Qt/GTK Skinning

Kalle Vahlman kalle.vahlman at gmail.com
Mon Jul 25 16:16:03 EEST 2005


On 7/25/05, Jamie McCracken <jamiemcc at blueyonder.co.uk> wrote:
> Kalle Vahlman wrote:
> > See what? That we all are going to lose our business if we use more
> > than one version of any given technology? Please.
> >
> > I do get my bread and butter from open source software, but I do it as
> > a hobby too. Because it's fun. If you start to require business-level
> > strategies that tie you up to one thing and one thing alone, it
> > usually starts to get less fun.
> >
> > Don't get me wrong, it's all good that money is being introduced into
> > the open source developement, it just shouldn't start to drive it (too
> > much) or it'll get boring pretty fast.
> >
> > Also note that I'm not against unification, I just think it's not
> > necessary to doom two implementations just because there are two of
> > them.
> >
> 
> I think your missing the point.

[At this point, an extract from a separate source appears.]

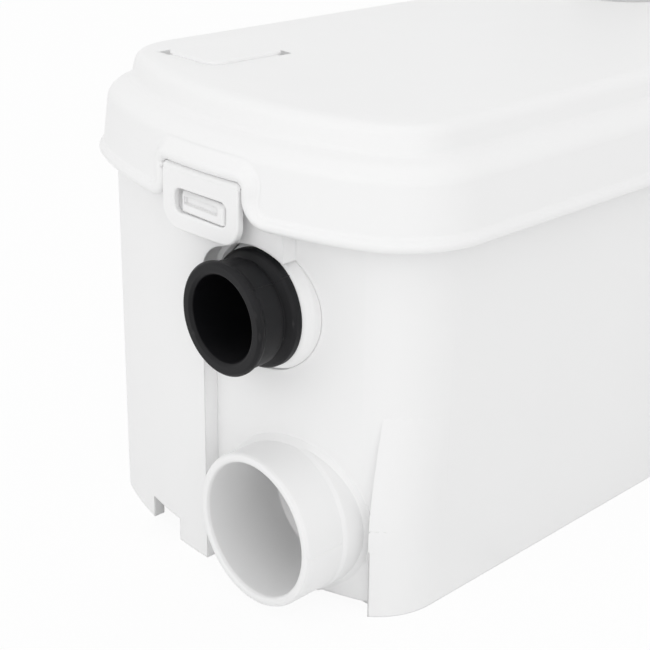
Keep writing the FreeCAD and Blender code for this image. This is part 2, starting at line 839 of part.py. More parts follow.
def make_dampers():
    """Three rubber feet between the strainer and the floor of the sump."""
    feet = []
    for i in range(3):
        angle = math.radians(90 + 120 * i)
        reach = strainer_radius - damper_radius
        centre = pump_spot(sump_z) + Vector(reach * math.cos(angle), reach * math.sin(angle), 0)
        foot = turned([(0, 0), (0, damper_radius), (1, damper_radius - 1), (damper_height - 1, damper_radius - 1),
                       (damper_height, damper_radius), (damper_height, 0)], centre, UP)
        feet.append(foot)
    return Part.makeCompound(feet)


def make_strainer():
    """Slotted basket under the pump: a floor plate and a ring wall with upright slots."""
    outer = rod(strainer_radius, pump_spot(strainer_z), strainer_height)
    inner = rod(strainer_radius - 2.4, pump_spot(strainer_z + 2.2), strainer_height)
    basket = outer.cut(inner)
    for i in range(strainer_slots):
        angle = 360 * (i + 0.5) / strainer_slots
        slot = box(pump_x + strainer_radius - 8, pump_x + strainer_radius + 5, pump_y - strainer_slot_width / 2,
                   pump_y + strainer_slot_width / 2, strainer_z + 2.2, strainer_z + strainer_height - 1.6)
        slot.rotate(pump_spot(0), UP, angle)
        basket = basket.cut(slot)
    return basket


def spiral(grow, z):
    """Volute outline: four quarter arcs whose radius grows towards the spout."""
    edges = []
    start_angle = -90
    step = volute_growth / 4
    radius = volute_radius + grow
    centre = pump_spot(z)
    for i in range(4):
        a0 = math.radians(start_angle + 90 * i)
        a1 = math.radians(start_angle + 90 * (i + 1))
        am = (a0 + a1) / 2
        start = centre + Vector(radius * math.cos(a0), radius * math.sin(a0), 0)
        middle = centre + Vector(radius * math.cos(am), radius * math.sin(am), 0)
        end = centre + Vector(radius * math.cos(a1), radius * math.sin(a1), 0)
        edges.append(Part.Arc(start, middle, end).toShape())
        if i < 3:
            shift = Vector(step * math.cos(a1), step * math.sin(a1), 0)
            centre = centre - shift
            radius = radius + step
    first = edges[0].Vertexes[0].Point
    last = edges[-1].Vertexes[1].Point
    if first.distanceToPoint(last) > 0.001:
        edges.append(Part.makeLine(last, first))
    return Part.Wire(edges)


def make_volute():
    """Pump casing: spiral chamber, eye below, spout along +X and a flange for the motor."""
    casing = Part.Face(spiral(volute_wall, volute_z)).extrude(Vector(0, 0, volute_height - flange_thickness))
    rim = rod(flange_radius, pump_spot(volute_top_z - flange_thickness), flange_thickness)
    spout = rod(spout_radius, Vector(pump_x, spout_y, spout_z), spout_end_x - pump_x, ALONG)
    casing = casing.fuse(rim).fuse(spout)
    chamber = rod(impeller_radius + 3, pump_spot(chamber_z), volute_height)
    casing = casing.cut(chamber)
    casing = casing.cut(rod(eye_radius, pump_spot(volute_z - 1), volute_height))
    casing = casing.cut(rod(spout_bore_radius, Vector(pump_x, spout_y, spout_z), spout_end_x, ALONG))
    for place in screw_places():
        casing = casing.cut(rod(screw_radius, place + Vector(0, 0, volute_top_z - flange_thickness - 1), 30))
    return casing.removeSplitter()


def screw_places():
    """Plan places of the screws that hold the motor to the volute."""
    places = []
    for i in range(pump_screw_count):
        angle = math.radians(45 + 360 * i / pump_screw_count)
        reach = flange_radius - screw_head_radius - 0.6
        places.append(Vector(pump_x + reach * math.cos(angle), pump_y + reach * math.sin(angle), 0))
    return places


def make_impeller():
    """Open impeller: hub, back disc and swept blades facing the eye."""
    disc_z = impeller_z + impeller_blade_height
    disc = rod(impeller_radius, pump_spot(disc_z), impeller_disc)
    hub = rod(shaft_radius + 3.5, pump_spot(impeller_z), impeller_blade_height + impeller_disc + 2)
    body = disc.fuse(hub)
    for i in range(impeller_blades):
        start = 360 * i / impeller_blades
        bow = impeller_radius * 0.9
        ring = pipe(bow + impeller_blade_thickness / 2, bow - impeller_blade_thickness / 2,
                    Vector(pump_x, pump_y + bow, impeller_z), impeller_blade_height + 0.5)
        blade = ring.common(rod(impeller_radius - 0.5, pump_spot(impeller_z), impeller_blade_height + 0.5))
        blade = blade.common(box(pump_x, pump_x + 2 * impeller_radius, pump_y - 1, pump_y + 2 * impeller_radius,
                                 impeller_z, impeller_z + impeller_blade_height + 0.5))
        blade.rotate(pump_spot(0), UP, start)
        body = body.fuse(blade)
    body = body.cut(rod(shaft_radius, pump_spot(impeller_z - 5), 60))
    return body.removeSplitter()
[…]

The point is not which widget toolkit to
> use (we are admittedly screwed there!) but when it come to non-widget
> platform infrastructure there is simply no excuse for not collaborating
> with freedesktop.

Yeah, unless you really want to do it yourself and the freedesktop way
doesn't fit your goals. Are you saying that "one system for all" or
"all to one system"? First one will never be perfect for anyone,
second will prohibit new features unless everybody involved agrees on
them. Doesn't sound like too fun to me.
 
> The widget choice is difficult but we are already seeing major companies
> picking GTK (adobe, mozilla, real player et al)

Don't forget Nokia ;)

> mostly due to its
> licensing rather than any technical superiority (of course a few still
> choose QT too like ndivida/ati). I cant see anyway out of this other
> than to let market forces/evolution/survival of the fittest to sort it
> out for us.

Out of what? I still don't see what is the great danger you all seem
to be afraid of. Open source will be there as long as there are people
doing it, money involved or not. Maybe it won't take over the world,
but at least I don't care about that (thank god).

> In the meantime the best we can do is to skin them as close
> to each other as possible in the hope that end users see little
> difference between the two.

Isn't that what the metatheme and GtkQt are all about?